How do they reproduce?
When you’re locked to one spot by the sheer weight of your hefty body, finding another clam to mate with is impossible. And, although they are hermaphrodites, giant clams don’t want to reproduce with themselves.
So, what do they do? These molluscs are broadcast spawners: when they’re ready to reproduce, they release eggs and sperm into the water in the hope that the currents will sweep them into the path of another giant clam (to prevent inbreeding, they release their eggs and sperm at different times rather than simultaneously).
Fertilised eggs drift through the water until they find a place to settle on the seafloor and start developing.
Are they dangerous to humans?
With a nickname like ‘man-eating clams’, you’d think that these enormous molluscs might terrorise the seas.
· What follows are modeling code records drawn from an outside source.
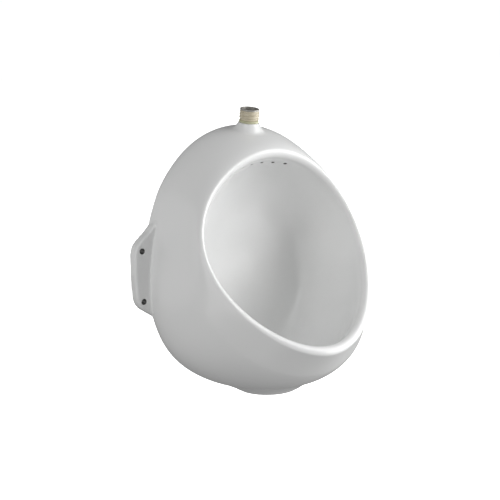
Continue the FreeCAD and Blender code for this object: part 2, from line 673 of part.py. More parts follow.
cone_nut = new_body("inlet_cone_nut")
cone_nut.Placement = INLET
hexagon(cone_nut, "nut_block", "cone_nut_flats", "0.5*cone_nut_height", "- grommet_foot_end - slip_thick - cone_nut_height")
revolve(cone_nut, "nut_collar", [("0", "- grommet_foot_end - slip_thick - 0.5*cone_nut_height - 0.5"), ("0.44*cone_nut_flats", "- grommet_foot_end - slip_thick - 0.5*cone_nut_height - 0.5"),
                                 ("0.44*cone_nut_flats", "- grommet_foot_end - slip_thick"), ("0", "- grommet_foot_end - slip_thick")])
bore(cone_nut, "nut_bore", "spud_shank_radius + 0.2")

# ------------------------------------------------------------------ waste fitting, heights from the origin
def waste(label):
    b = new_body(label)
    bind(b, "Placement.Base.y", "- drain_depth")
    return b


flange_low = "seat_z + top_gasket_thick"
flange_top = flange_low + " + waste_flange_thick"
cup = flange_top + " - waste_cup_depth"
tube = waste("waste_body")
revolve(tube, "tube", [("waste_bore_radius", "waste_end_z"), ("waste_thread_radius - 0.8", "waste_end_z"), ("waste_thread_radius", "waste_end_z + 0.8"),
                       ("waste_thread_radius", "waste_end_z + 0.8 + waste_outlet_length"), ("waste_neck_radius", "waste_end_z + 1.2 + waste_outlet_length"),
                       ("waste_neck_radius", flange_low), ("waste_flange_radius", flange_low), ("waste_flange_radius", flange_top + " - 1"),
                       ("waste_flange_radius - 1", flange_top), ("waste_cup_radius", flange_top), ("waste_cup_radius", cup), ("waste_bore_radius", cup)])

top_gasket = waste("waste_top_gasket")
revolve(top_gasket, "top_washer", [("waste_neck_radius + 0.3", "seat_z"), ("waste_flange_radius", "seat_z"), ("waste_flange_radius", flange_low), ("waste_neck_radius + 0.3", flange_low)])
bottom_gasket = waste("waste_bottom_gasket")
low_face = "recess_top_z - bottom_gasket_thick"
revolve(bottom_gasket, "bottom_washer", [("waste_neck_radius + 0.3", low_face), ("bottom_gasket_radius", low_face), ("bottom_gasket_radius", "recess_top_z - 1.5"),
                                         ("bottom_gasket_radius - 3", "recess_top_z"), ("waste_neck_radius + 0.3", "recess_top_z")])
friction = waste("waste_slip_ring")
revolve(friction, "friction_washer", [("waste_neck_radius + 0.5", low_face + " - waste_slip_thick"), ("bottom_gasket_radius", low_face + " - waste_slip_thick"),
                                      ("bottom_gasket_radius", low_face), ("waste_neck_radius + 0.5", low_face)])
locknut = waste("waste_locknut")
hexagon(locknut, "locknut_block", "locknut_flats", "locknut_height", low_face + " - waste_slip_thick - locknut_height")
bore(locknut, "locknut_bore", "waste_neck_radius + 0.5")

# loose domed grid in the cup of the flange
strainer = waste("drain_strainer")
rd, hd, td = dim("strainer_dome_radius"), dim("strainer_dome_height"), dim("strainer_thick")
plate = worth(cup)[0]
r_out = ((rd + 0.6) ** 2 + hd ** 2) / (2 * hd)
r_in = ((rd - 0.6) ** 2 + hd ** 2) / (2 * hd)
half_out = math.asin((rd + 0.6) / r_out) / 2
half_in = math.asin((rd - 0.6) / r_in) / 2
z_out, z_in = plate + td + hd - r_out, plate + hd - r_in
revolve(strainer, "grid", [("strainer_dome_radius - 0.6", cup), ("strainer_radius", cup), ("strainer_radius", cup + " + strainer_thick"), ("strainer_dome_radius + 0.6", cup + " + strainer_thick"),
                           ("0", cup + " + strainer_thick + strainer_dome_height"), ("0", cup + " + strainer_dome_height")],
        {3: ((r_out * math.sin(half_out), z_out + r_out * math.cos(half_out)), r_out),
         5: ((r_in * math.sin(half_in), z_in + r_in * math.cos(half_in)), r_in)})
bore(strainer, "middle_hole", "0.5*strainer_hole_dia")
for count, radius in ((6, 9.6), (12, 17.8)):
    hole = cut_through(strainer, "hole_of_%d" % count, ring_sketch(strainer, "hole_of_%d_circle" % count, "XY_Plane", [(str(radius), "0", "0.5*strainer_hole_dia")]))
    doc.recompute()
    turn_round = strainer.newObject("PartDesign::PolarPattern", "ring_of_%d" % count)
    turn_round.Originals = [hole]
    turn_round.Axis = (plane_of(strainer, "Z_Axis"), [""])
    turn_round.Angle = 360.0
    turn_round.Occurrences = count
    strainer.Tip = turn_round
    doc.recompute()

doc.recompute()

# ------------------------------------------------------------------ write one file per piece
NODES = [china, spud, liner, grommet, slip, cone_nut, strainer, tube, top_gasket, bottom_gasket, friction, locknut]
for o in doc.Objects:
    if "Invalid" in o.State or "Error" in o.State:
        raise RuntimeError("not computed: %s %s" % (o.Name, o.State))
os.makedirs("parts", exist_ok=True)
for o in NODES:
    s = o.Shape
    if s.isNull() or not s.isValid() or len(s.Solids) != 1:
        raise RuntimeError("bad shape: %s" % o.Label)
    s.exportStep("parts/%s.step" % o.Label)
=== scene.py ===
import json
import math
import bmesh
import bpy
import numpy as np
from mathutils import Matrix, Vector
from mathutils.bvhtree import BVHTree


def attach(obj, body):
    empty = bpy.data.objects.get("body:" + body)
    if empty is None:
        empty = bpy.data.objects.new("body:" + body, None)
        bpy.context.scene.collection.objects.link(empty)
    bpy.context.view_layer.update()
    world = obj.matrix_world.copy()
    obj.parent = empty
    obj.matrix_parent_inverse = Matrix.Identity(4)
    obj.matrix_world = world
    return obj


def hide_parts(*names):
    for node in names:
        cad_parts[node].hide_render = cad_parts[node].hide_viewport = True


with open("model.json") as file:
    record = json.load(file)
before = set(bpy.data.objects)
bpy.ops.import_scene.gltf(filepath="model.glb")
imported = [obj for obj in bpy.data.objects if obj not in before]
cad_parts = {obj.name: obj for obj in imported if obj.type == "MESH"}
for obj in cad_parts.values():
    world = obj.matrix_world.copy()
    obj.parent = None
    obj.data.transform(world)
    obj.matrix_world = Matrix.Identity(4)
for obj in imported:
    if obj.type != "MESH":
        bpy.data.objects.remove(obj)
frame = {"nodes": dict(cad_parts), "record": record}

scene = bpy.context.scene
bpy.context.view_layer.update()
nodes = frame["nodes"]
ROOT = "urinal"
MM = 0.001

# ------------------------------------------------------------------ camera, as in the photograph
AZ, EL, TURN = math.radians(36.5), math.radians(11.2), math.radians(-1.0)
DIST = 2.2306
fw = Vector((math.sin(AZ) * math.cos(EL), math.cos(AZ) * math.cos(EL), -math.sin(EL)))
rt = Vector((math.cos(AZ), -math.sin(AZ), 0))
up = rt.cross(fw)
rt2 = rt * math.cos(TURN) + up * math.sin(TURN)
up2 = up * math.cos(TURN) - rt * math.sin(TURN)
cam_data = bpy.data.cameras.new("camera")
cam_data.sensor_width = 36.0
cam_data.lens = 1300.0 / 500.0 * 36.0
cam_data.shift_x = -(279.7 - 250.0) / 500.0
cam_data.shift_y = (267.3 - 250.0) / 500.0
cam_data.clip_end = 60.0
camera = bpy.data.objects.new("camera", cam_data)
scene.collection.objects.link(camera)
at = Vector((0, -0.140, 0.0084)) - fw * DIST
m = Matrix((rt2, up2, -fw)).transposed().to_4x4()
m.translation = at
camera.matrix_world = m
scene.camera = camera

# ------------------------------------------------------------------ the china surfaces, in millimetres
NT = 64
ANG = np.arange(NT) * 2 * math.pi / NT


def section(td, tz, bd, bz, a, h2=0.0, h3=0.0, bow=0.0):
    w = (1 - np.cos(ANG)) / 2
    x = a * (np.sin(ANG) + h2 * np.sin(2 * ANG) + h3 * np.sin(3 * ANG))
    y = -(td + (bd - td) * w + bow * np.sin(ANG) ** 2)
    return np.stack([x, y, tz + (bz - tz) * w], 1)


def unit(v):
    return v / np.linalg.norm(v, axis=-1, keepdims=True)


def tangents(row):
    return unit(np.roll(row, -1, 0) - np.roll(row, 1, 0))


def basis_rows(knots, n, us):
    """Values of the n cubic B-splines at each u, one row per u."""
    out = np.zeros((len(us), n))
    last = knots[-1]
    for r, u in enumerate(us):
        level = [1.0 if (knots[i] <= u < knots[i + 1]) or (u >= last and knots[i] < last <= knots[i + 1]) else 0.0 for i in range(len(knots) - 1)]
        for d in (1, 2, 3):
            nxt = []
            for i in range(len(knots) - 1 - d):
                v = 0.0
                if knots[i + d] > knots[i]:
                    v += (u - knots[i]) / (knots[i + d] - knots[i]) * level[i]
                if knots[i + d + 1] > knots[i + 1]:
                    v += (knots[i + d + 1] - u) / (knots[i + d + 1] - knots[i + 1]) * level[i + 1]
                nxt.append(v)
            level = nxt
        out[r] = level[:n]
    return out


def closed_poles(stations):
    p = stations.copy()
    for _ in range(80):
        for i in range(NT):
            p[:, i] = (stations[:, i] * 6 - p[:, i - 1] - p[:, (i + 1) % NT]) * 0.25
    return p


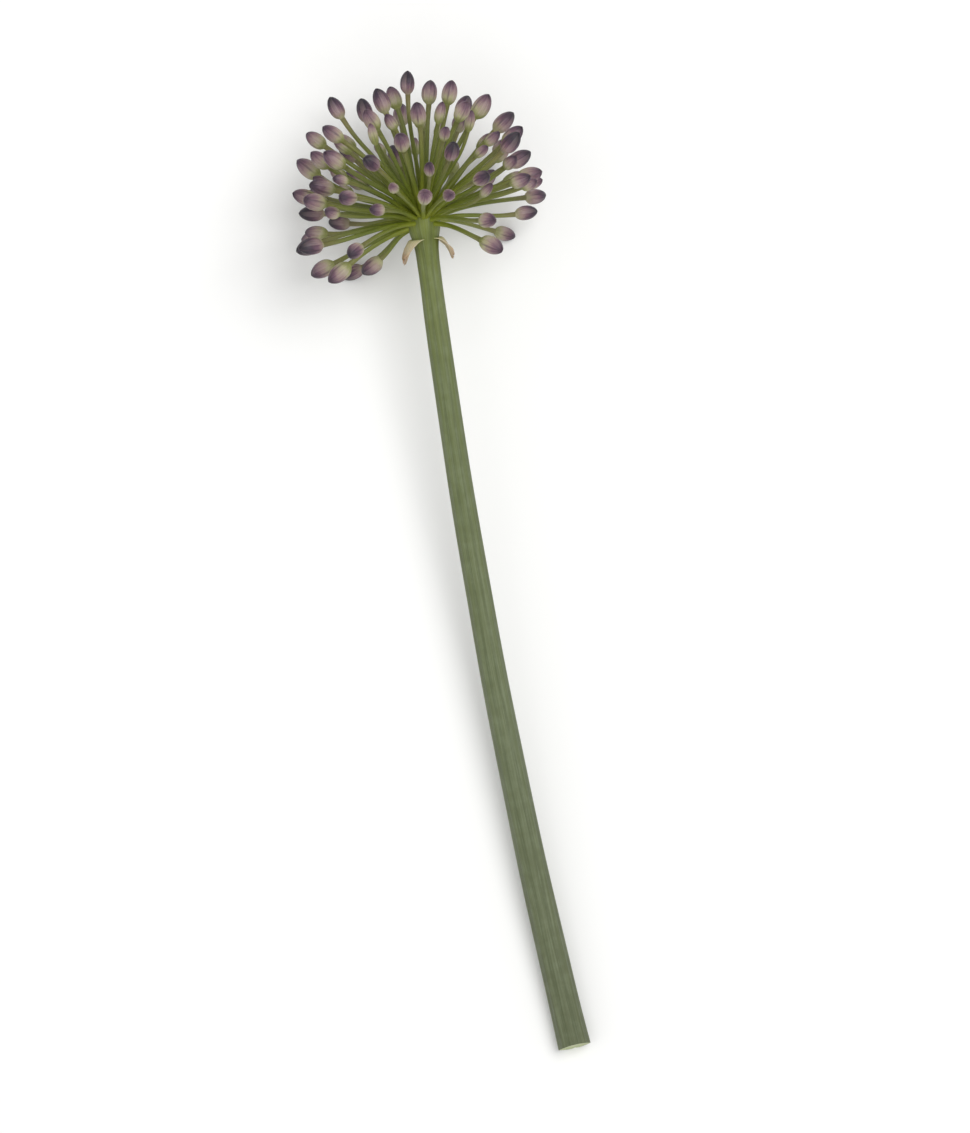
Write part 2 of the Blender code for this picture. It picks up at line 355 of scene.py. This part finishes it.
floretPart = {
    "sides": 48,
    "stalkLength": 0.015,
    "stalkKnots": [
        (0, 0.00052), (0.04, 0.00042), (0.2, 0.00036), (0.6, 0.00034), (0.92, 0.00038), (1, 0.00043),
    ],
    "stalkRows": 15,
    "budLength": 0.0042,
    "budRadius": 0.00121,
    "budKnots": [
        (0, 0.355), (0.04, 0.50), (0.12, 0.735), (0.25, 0.93), (0.42, 1.0), (0.60, 0.955),
        (0.75, 0.80), (0.86, 0.60), (0.94, 0.38), (0.985, 0.17), (1, 0.07),
    ],
    "budRows": 19,
    "lapAngle": 39.0,  # degrees from a keel to the edge of its outer tepal
    "lapStep": 0.085,
    "keelHeight": 0.055,
    "keelWidth": 6,  # degrees
    "tuckAngle": 1.2,  # degrees from an outer tepal's edge to the corners tucked under it
    "tepalStart": 0.18,  # the share of the bud where the tepals stand out fully
    "innerDrop": 0.00016,  # how much lower the inner tepals end
    "stalkRibs": 0.05,
    "snug": 0.98,  # the bud's width beside its CAD solid's
}


def tepalRelief(fromKeel):
    # The share of the bud's radius at an angle in degrees from the nearest outer keel.
    part = floretPart
    if fromKeel <= part["lapAngle"]:
        keel = part["keelHeight"] * math.exp(-((fromKeel / part["keelWidth"]) ** 2))
        return 1 + keel - 0.02 * (fromKeel / part["lapAngle"]) ** 2
    return 1 - part["lapStep"] + 0.03 * (fromKeel - part["lapAngle"]) / (60 - part["lapAngle"])


def shapeTepals(piece):
    # Keels, overlapping edges and low ribs on the round shape that the stations gave.
    part = floretPart
    growth = []
    for vertex in piece.data.vertices:
        radius = math.hypot(vertex.co.x, vertex.co.y)
        turn = math.atan2(vertex.co.y, vertex.co.x)
        fromKeel = abs((math.degrees(turn) + 60) % 120 - 60)
        up = (vertex.co.z - part["stalkLength"]) / part["budLength"]
        along = 1 + up if up > 0 else vertex.co.z / part["stalkLength"]
        growth.append((math.cos(turn), math.sin(turn), along))
        if up > 0:
            side = 1 if (math.degrees(turn) + 60) % 120 > 60 else -1
            if abs(fromKeel - 45) < 1:  # these corners lie close under the outer tepal's edge
                turn += side * math.radians(part["lapAngle"] + part["tuckAngle"] - fromKeel)
                fromKeel = part["lapAngle"] + part["tuckAngle"]
            strength = min(1, up / part["tepalStart"])
            radius *= 1 + (tepalRelief(fromKeel) - 1) * strength
            if fromKeel > part["lapAngle"]:
                vertex.co.z -= part["innerDrop"] * max(0, up - 0.8) / 0.2
        else:
            radius *= 1 + part["stalkRibs"] * math.cos(3 * turn)
        vertex.co.x = radius * math.cos(turn)
        vertex.co.y = radius * math.sin(turn)
    addAttribute(piece, "growth", "FLOAT_VECTOR", growth)


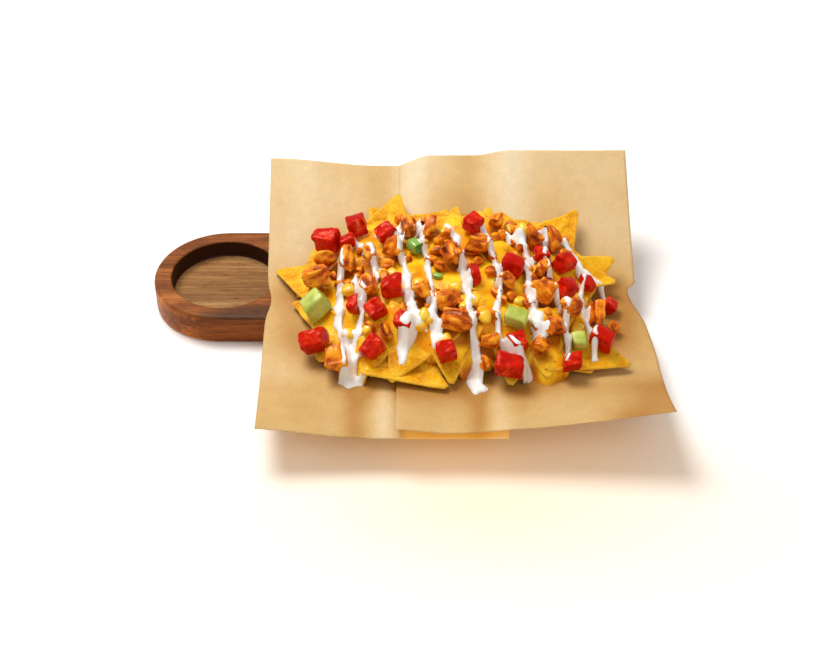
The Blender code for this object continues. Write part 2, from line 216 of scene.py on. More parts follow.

And people once thought giant clams did ‘eat’ humans.
Some legends tell of these massive molluscs snapping shut and gobbling down an unsuspecting human or trapping their limbs until they drowned. But this ferocious reputation is undeserved. There are no proven records of human fatalities caused by giant clams.
“Reputable marine manuals from centuries before warned against giant claims, detailing how a trapped diver could sever the clam and escape without drowning,” writes Great Barrier Reef Foundation on its website. “In truth, giant clams are harmless to people. Their shells move far too slowly to trap any unsuspecting diver.” Not only that but they can’t even fully close their massive shells.
Are they under threat?
Yes. The gigantic shell that was designed to protect them has put giant clams in peril as these animals have been overharvested for their shells – to be kept as ornaments or turned into jewellery – for their meat (their adductor muscles – the part which closes the two shells together – is seen as a delicacy) or taken into the aquarium trade.
They are also struggling because of climate-induced warming waters and human threats such as habitat destruction and pollution. Like corals, when giant clams lose their symbiotic algae, they can bleach and die. Those that survive the bleaching are often less able to resist other stressors in the future.
The largest and, arguably, most famous species of giant clam – Tridacna gigas – is categorised as critically endangered by the IUCN Red List of Threatened Species.